Immortal Lifetime…

J’ai vu un film de Stanley Kubrick pour la première fois à 12 ans, le jour où ma mère m’a emmené voir 2001 : l’odyssée de l’espace au Kinopanorama. Kubrick a ainsi sorti des nombreux gamins de l’enfance du cinéma, fasciné une génération d’ados et accompagne aujourd’hui des vies de cinéphiles. Encore plus tard, aujourd’hui, on constatera qu’Orange mécanique est le film de Kubrick qui a le plus mal vieilli, seules les vingt premières minutes tiennent vraiment le coup, tant par ses excès démonstratifs que par le jeu outré de certains acteurs ou dans le futurisme aujourd’hui suranné de ces décors. N’importe, en 75, Stanley Kubrick avait pris une place gigantesque dans notre cinécosmogonie.

 

 

 

 

 

Stanley Kubrick. L’art contre le monde…

par Serge Kaganski

 

Avec Les Sentiers de la gloire, Kubrick livrait son premier film monumental, tant du point de vue de son sujet, les mutineries dans l’armée française pendant la guerre de 14 que de sa forme, très ample. Lolita, excellente appropriation du roman de Nabokov, et Docteur Folamour, immense farce noire sur la guerre atomique confirmaient l’impression d’ensemble. Ce Kubrick était un génie, un redoutable perfectionniste, exigence qui générait certes une oeuvre d’une froideur hautaine, presque intimidante, mais aussi une filmographie sans déchet, oscillant de l’excellent au chef-d’oeuvre. A partir de Barry Lindon, il se produisit avec l’oeuvre de Kubrick un phénomène curieux quoique fréquent, celui du plaisir de la légère déception. Quand on admire un artiste, quand on attend tout de lui et surtout le plus-que-parfait, cela peut générer de la déception à chaud. Ainsi, Barry Lindon, ses chandelles et ses ors surannés, nous déçut après les stridences d’Orange mécanique. Puis Shining nous fit mieux apprécier Barry Lindon, Full metal jacket nous fit réévaluer Shining à la hausse et le temps améliora Full metal jacket, qui semblait à sa sortie un film de plus sur le Vietnam. Tel le grand joueur d’échecs qu’il était, Kubrick était toujours en avance de plusieurs coups et il nous fallut un peu de temps et de recul pour comprendre la cruauté de Barry Lindon, le côté deleuzien de Shining un vrai film-cerveau, la force conceptuelle et émotionnelle de Full metal jacket.

 

A l’heure du bilan de l’oeuvre kubrickienne, on dit que l’auteur de 2001 a pratiqué tous les genres, qu’il n’a fait quasiment que des films prototypes ce qui n’est pas faux, mais un peu superficiel.
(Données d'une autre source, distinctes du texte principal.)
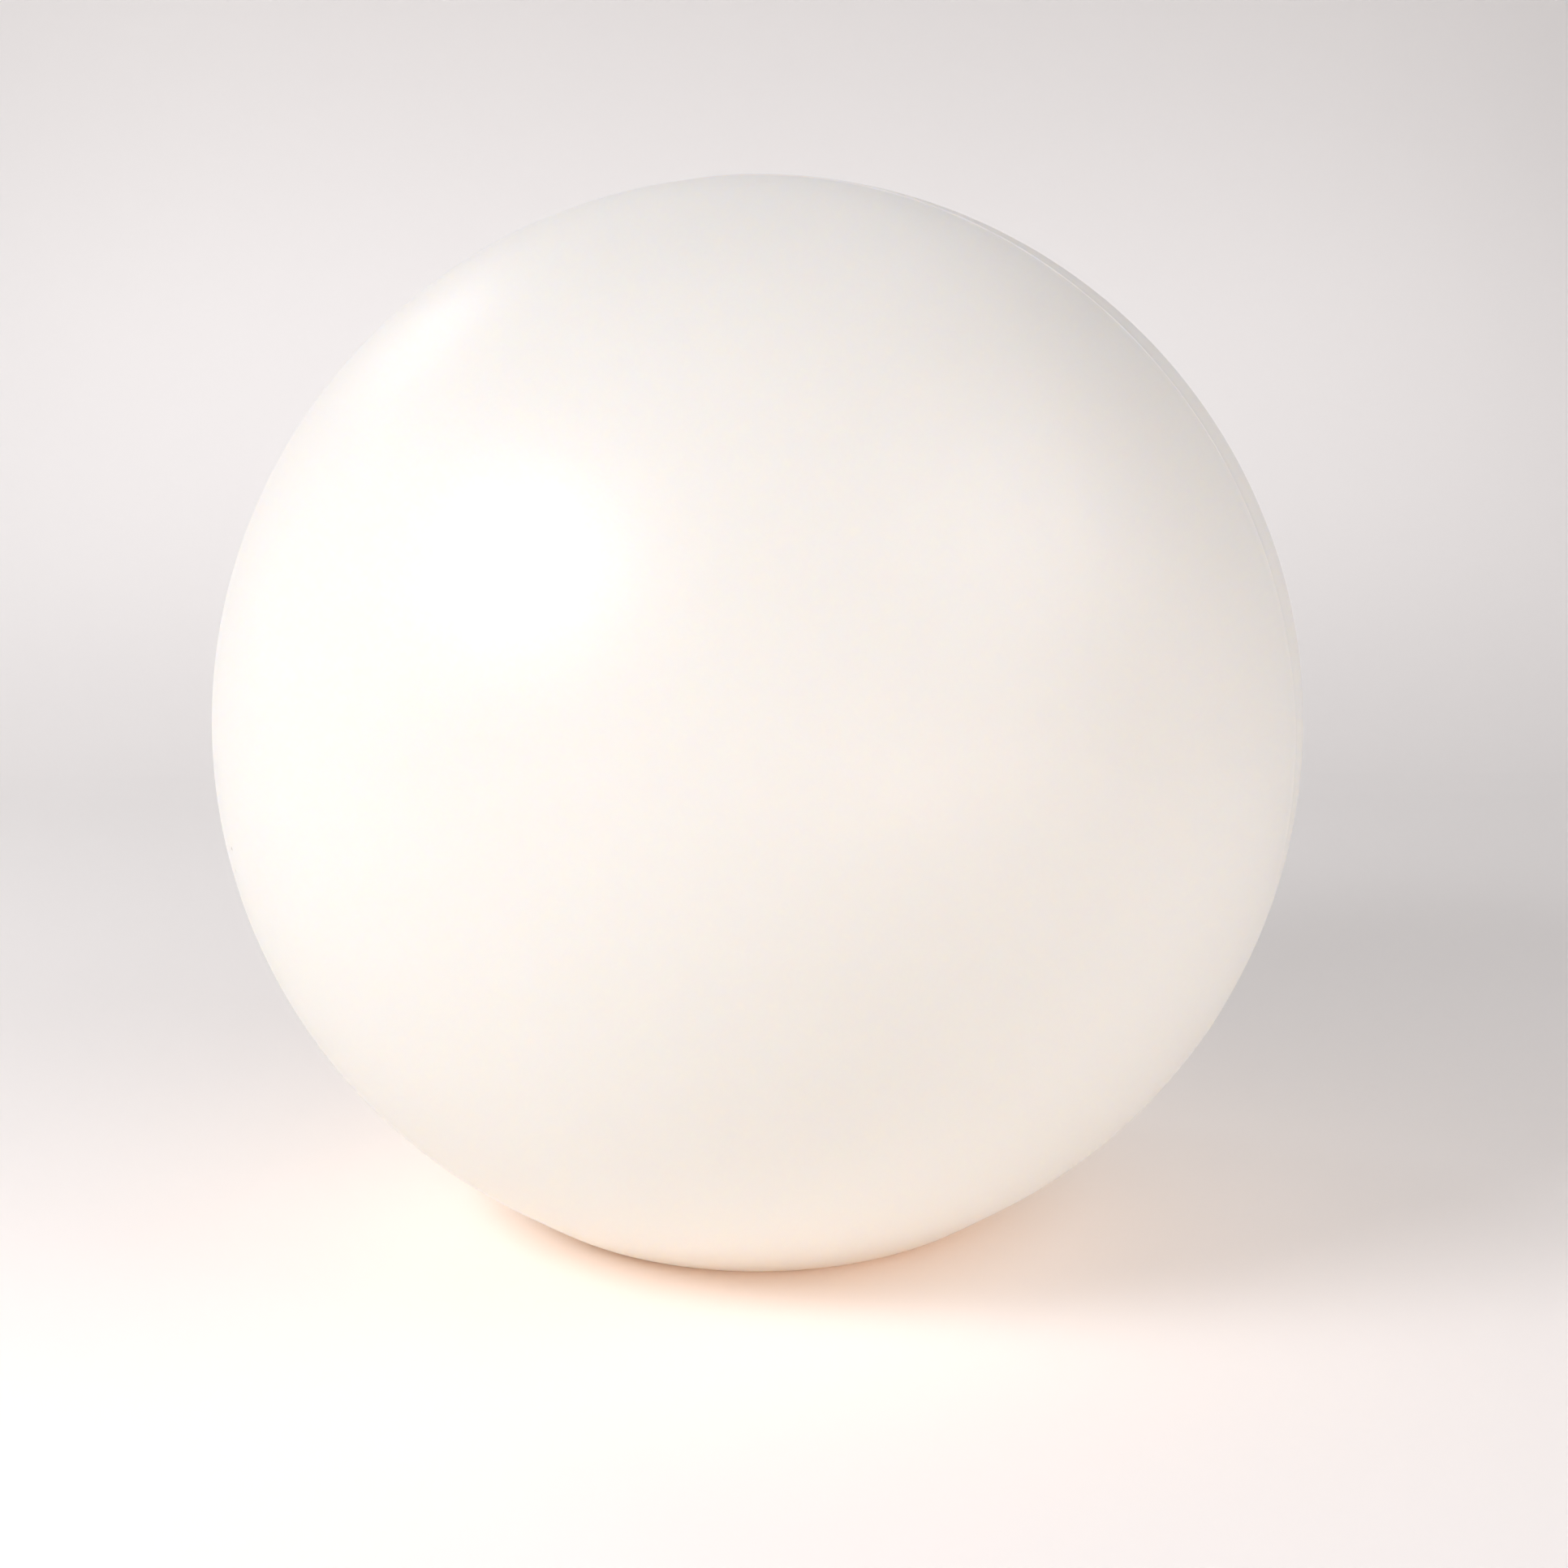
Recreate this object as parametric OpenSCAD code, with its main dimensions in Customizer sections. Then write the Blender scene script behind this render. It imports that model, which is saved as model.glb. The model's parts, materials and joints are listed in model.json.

Car ce qui frappe en revoyant tous ces films, c’est la permanence de leur sujet scénaristique, le dérèglement, et de leur sujet profond…Opposer au dérèglement du récit une forme parfaite. Quels que soient leur genre ou leur mode de production, tous les films de Kubrick racontent une histoire de dysfonctionnement…Un hold-up qui foire à cause d’un maillon faible dans la bande L’Ultime razzia, une armée qui fait face à des mutins Les Sentiers de la gloire, un éminent professeur déstabilisé par une nymphette Lolita, une attaque de missiles nucléaires déclenchée par un officier paranoïaque Docteur Folamour, une mission spatiale fichue à cause d’un ordinateur orgueilleux 2001, une société en proie à l’ultraviolence Orange mécanique, un père de famille qui pète les plombs Shining…Au désordre de ses histoires, Kubrick oppose l’ordre perfectionniste de ses mises en scène, ses plans géométriques, son penchant pour le classicisme rassurant du XVIIIème siècle, les salons des Sentiers, la chambre de 2001, Barry Lindon…Cette tension entre le chaos du monde et le contrôle de fer exercé sur sa représentation est au cœur de toute l’oeuvre de Kubrick.

 

 

 

 

Ceux qui ne goûtent guère le cinéma de Kubrick feront de cette tension et de ce perfectionnisme obsessionnel le signe le plus évident de la paranoïa aiguë d’un grand mégalomane. On peut aussi y voir la lucidité mélancolique d’un immense cinéaste, qui a constamment cherché à transcender son inquiétude devant le chaos du monde par une recherche quasi mystique et permanente de la perfection artistique.